Обиженный Гончаров молча сел и стал слушать чтение. Когда Тургенев кончил чтение, Гончаров, взволнованный, не сказав никому ни слова, ушел.
Затем видится с Льховским и спрашивает у него, не показывал ли тот его письма Тургеневу. Тот откровенно рассказал, в чем было дело.
После этого Гончаров пишет резкое письмо Тургеневу и обвиняет его в плагиате. Тургенев отвечает в примирительном тоне с целью разъяснить дело.
Инцидент получил широкую огласку, и друзья принимают меры для примирения двух любимых писателей. Устанавливается третейский суд, на котором сходство в описании героев Льховский и другие старались объяснить совпадением творчества великих художников, пользующихся по-своему одним и тем же куском мрамора.
Все же Тургенев согласился уничтожить две инкриминируемые Гончаровым главы.
Об этом характерном эпизоде в отношениях между Гончаровым и Тургеневым Майкова рассказывала также и Д. Н. Овсянико-Куликовскому, посвятившему Екатерине Павловне свой этюд о Гончарове.
В комнате-музее Майковой хранятся неопубликованные письма и некоторые бумаги Гончарова, его портреты с автографами и книги с собственноручными надписями.
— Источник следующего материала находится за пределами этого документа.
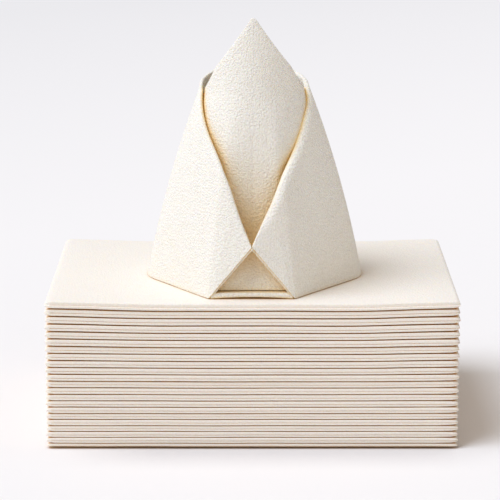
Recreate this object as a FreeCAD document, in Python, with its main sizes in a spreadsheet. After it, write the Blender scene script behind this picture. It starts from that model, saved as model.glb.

У нее же имеется от Гончарова необыкновенно художественной работы ларец и другие драгоценные реликвии.
Между прочим, Майкова помогала Гончарову в его литературной работе. Автор "Обломова" отличался оригинальной манерой письма. Вынашивая годами образы в голове, Гончаров время от времени делал на клочках бумаги наброски сцен, содержания глав, имена действующих лиц, описания и характеристики. В конце концов накапливался из этих черновых заметок целый портфель бумаг. Вот он и просил Майкову, которой доверял, разобраться в этом хаосе, систематизировать их в определенном порядке, так как "без этой предварительной работы, без этой канвы я никогда не приступлю к написанию своего "Обрыва"".
Все литераторы, кому приходится бывать в Сочи, считают своим долгом навестить Майкову, с удовольствием слушая ее богатые воспоминания.
Имя симпатичной старушки хорошо знакомо Д. Н. Овсянико-Куликовскому, В. И. Дмитриевой, И. П. Белоконскому и многим другим.
"Московская газета", 1912, 4 июня.
A. П. Плетнев
ТРИ ВСТРЕЧИ С ГОНЧАРОВЫМ
По поводу столетия рождения И. А. Гончарова хочу поделиться воспоминаниями о нем, хотя и поверхностными, ввиду того, что я был очень молод, когда я его видел, но имеющими значение, как свидетельство человека, лично знакомого с знаменитым романистом. Я того мнения, что в таких случаях непосредственное знакомство с великим человеком может дать более верное освещение хотя бы наружности, а иногда и психологии описываемого лица, нежели суждение о нем понаслышке или из вторых рук.
И. А. Гончаров был знаком с моим отцом и семейством, как и И. С. Тургенев. Но мое первое знакомство с Гончаровым произошло уже после кончины отца, за границей, в Берлине. Мы возвращались в Россию из Парижа и остановились в Берлине в British Hotel, на улице Unter den Linden, как фаз в том отеле, где проездом также остановился Гончаров. Это было в конце шестидесятых годов. Гончаров незадолго перед тем написал свой роман "Обрыв", весьма одобрительно встреченный читающей публикой.
Помню как сейчас, как мы встретились с Иваном Александровичем у входа в отель. Моя покойная матушка вступила с ним в оживленную беседу, поздравив его с новым произведением.
Мне было лет тринадцать, но я живо заинтересовался личностью писателя, о котором уже много слышал. Сильно запечатлелась в моем уме его наружность, его внешний облик, так что я только таким могу себе его представить до сих пор. В портретах Гончарова, наиболее распространенных, он представлен обрюзглым, вялым, лысым стариком, ничуть не дающим о нем верного понятия. В пору своего расцвета Гончаров был полный, круглолицый, с коротко остриженными русыми баками на щеках, изящно одетый мужчина, живого характера, с добрыми, ласковыми светло-голубыми глазами.
Это был тип наших старых бар, горячо любивших Россию и весь ее патриархальный уклад, но при этом признававших западную культуру и ее "святые чудеса", как говорил Герцен.